Tous les jours, il y a un nouvel article publié dans les médias qui parle de l'enseignement et de notre milieu de travail. Va-t-il être positif aujourd'hui ou négatif? C'est toujours une surprise. Tu es confronté à l'opinion de tes proches, tes ami(e)s et du public. C'est difficile devoir toujours te justifier et expliquer les réalités de ton travail. Au bout du compte, peu importe ce qu'ils te disent tu es une personne extraordinaire et très peu prendraient ta place tous les matins. Tu te dis peut-être que tu devrais en faire plus, mais tu en fais déjà assez.

N'oublie pas de prendre soin de toi et de prendre des moments pour te reposer. Notre travail n'est pas facile, mais c'est important de décrocher par moments.

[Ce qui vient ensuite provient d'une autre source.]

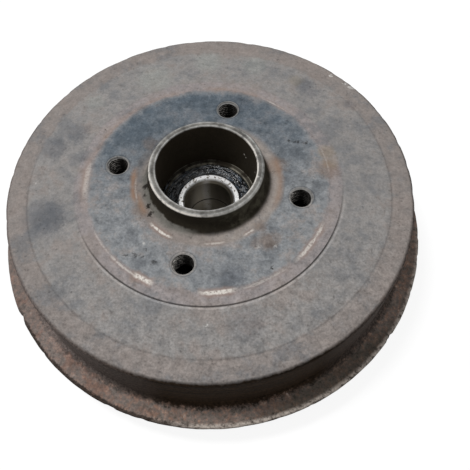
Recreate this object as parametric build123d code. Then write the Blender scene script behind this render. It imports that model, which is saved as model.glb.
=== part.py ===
from build123d import *
import os
from math import radians, tan

# Rear brake drum: drum and hub cast in one piece, with a sealed double-row ball bearing pressed
# into the hub and held by a retaining ring. Millimetres. Z is the axis that the drum turns on.
# The open mouth lies on Z = 0, the wheel's seating face looks up, and one bolt hole is on +X.

# ---- Driving dimensions: the brake side of the casting -------------------------------------------
friction_d = 203.2        # bore that the shoes rub on
track_width = 38.0        # machined band for the shoes
mouth_lead = 7.0          # plain band between the mouth and the track
mouth_chamfer = 1.5
relief_width = 4.9        # turned relief between the track and the web
relief_depth = 0.8
wall_thickness = 6.4      # at the shoulder, where the side wall is thickest
wall_draft = 0.6          # how much the side wall loses in radius from the shoulder to the lip
web_thickness = 7.0       # disc that closes the drum, at its outer band
corner_radius = 2.5       # rounded shoulder between the outer band and the side wall
inner_corner_radius = 2.0

# ---- Lip round the mouth -------------------------------------------------------------------------
lip_reach = 11.9          # how far the lip stands out from the side wall
lip_edge_height = 17.4    # underside of the lip's edge above the mouth
lip_edge_thickness = 3.0
lip_slope = 2.2           # fall of the lip's upper face from its root to its edge
lip_root_thickness = 6.5
lip_edge_radius = 1.0
lip_root_radius = 2.0

# ---- Outer face ----------------------------------------------------------------------------------
face_crown = 2.1          # wheel face above the outer band
outer_band_width = 11.8   # flat band inside the shoulder
outer_band_fall = 0.2
face_ring_r = 70.9        # turned line between the wheel seat and the cast face
face_ring_drop = 0.7      # depth of the cast face's inner edge below the wheel face
line_width = 0.9          # turned lines on the face
line_depth = 0.7
seat_outer_r = 63.8       # edge of the wheel's seating face
seat_edge_drop = 0.5
seat_edge_run = 0.8

# ---- Hub -----------------------------------------------------------------------------------------
collar_d = 60.0           # spigot that centres the wheel
collar_height = 13.2
collar_fillet = 7.5       # flare at the foot of the collar
collar_relief_depth = 0.3 # the flare's foot lies this far below the wheel's seating face
collar_relief_land = 0.5
collar_chamfer = 1.0
collar_bore_chamfer = 0.4
flange_thickness = 13.0   # metal under the wheel's seating face
flange_outer_r = 62.0
flange_slope_run = 6.0
boss_d = 66.0             # inner boss that holds the bearing
boss_draft = 1.5
boss_fillet = 5.0
boss_end_radius = 1.5
bearing_recess = 18.6     # wheel face down to the bearing
shoulder_thickness = 3.0  # stop that the bearing is pressed against
shoulder_bore_d = 46.4

# ---- Wheel bolts ---------------------------------------------------------------------------------
bolt_circle_d = 100.0
bolt_count = 4
bolt_bore_d = 10.4        # minor diameter of the M12 x 1.5 thread
bolt_countersink_d = 12.4

# ---- Bearing -------------------------------------------------------------------------------------
bearing_d = 52.0
bearing_bore_d = 25.0
bearing_width = 37.0
ball_d = 7.938
ball_count = 12           # in each of the two rows
row_offset = 7.9          # each row's distance from the bearing's middle
outer_ring_wall = 2.35    # metal behind the raceways of the outer ring
outer_mid_land = 1.35     # height of each land above the bottom of the raceway beside it
outer_end_land = 0.85
inner_end_land = 1.5
inner_joint_land = 0.65
ring_chamfer = 0.6
bore_chamfer = 2.1        # lead-in for the stub axle
joint_chamfer = 0.3
cage_thickness = 2.6
cage_width = 10.0
seal_thickness = 2.4
seal_recess = 0.5
seal_seat_depth = 0.6     # how far the seal's rim enters the outer ring
seal_rim_width = 1.4
seal_web_thickness = 1.0
seal_lip_width = 1.4

# ---- Retaining ring ------------------------------------------------------------------------------
clip_thickness = 2.0
clip_groove_depth = 1.5
clip_back_width = 4.6     # radial width opposite the gap
clip_gap_width = 2.8      # radial width beside the lugs
clip_lug_r = 3.1
clip_lug_hole_d = 2.5
clip_lug_spacing = 13.0   # degrees from the middle of the gap to each lug's hole
clip_gap_angle = 6.5      # degrees from the middle of the gap to each end
clip_gap_direction = 285.0

# ---- Clearances ----------------------------------------------------------------------------------
fit_gap = 0.02            # pieces pressed or clamped together
running_gap = 0.08        # balls in their races and pockets
seal_lip_gap = 0.06       # seal lip round the inner ring
clip_groove_play = 0.15

# ---- Worked out from the above -------------------------------------------------------------------
friction_r = friction_d / 2
web_inner_z = mouth_lead + track_width + relief_width
outer_band_z = web_inner_z + web_thickness
wheel_face_z = outer_band_z + face_crown
shoulder_r = friction_r + wall_thickness
wall_foot_r = shoulder_r - wall_draft
lip_r = wall_foot_r + lip_reach
lip_edge_top_z = lip_edge_height + lip_edge_thickness
lip_root_top_z = lip_edge_top_z + lip_slope
lip_root_low_z = lip_root_top_z - lip_root_thickness
outer_ring_line_r = shoulder_r - outer_band_width

collar_r = collar_d / 2
seat_inner_r = collar_r + collar_fillet + collar_relief_land
collar_top_z = wheel_face_z + collar_height
collar_floor_z = wheel_face_z - collar_relief_depth
bearing_r = bearing_d / 2
bearing_top_z = wheel_face_z - bearing_recess
bearing_mid_z = bearing_top_z - bearing_width / 2
bearing_low_z = bearing_top_z - bearing_width
boss_end_z = bearing_low_z - shoulder_thickness
boss_r = boss_d / 2
flange_inner_z = wheel_face_z - flange_thickness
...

Pendant les 100 derniers jours, je trouvais que je n'en faisais pas assez. Je pensais que je n'étais pas à la hauteur de mes attentes. Il y a 100 jours, j'en faisais déjà assez et toi aussi. En repensant à tes 100 derniers jours, tu te dis peut-être que ton petit Alexis* pourrait en avoir plus. Dis-toi que cet élève est chanceux de t'avoir tous les matins, rassure-toi.

Peu importe ce qu'on te dit, tu en fais assez.

Et surtout.

Bonne semaine des enseignants et des enseignantes!

*Cet élève est un nom fictif. Toute ressemblance à quelqu'un est une coïncidence.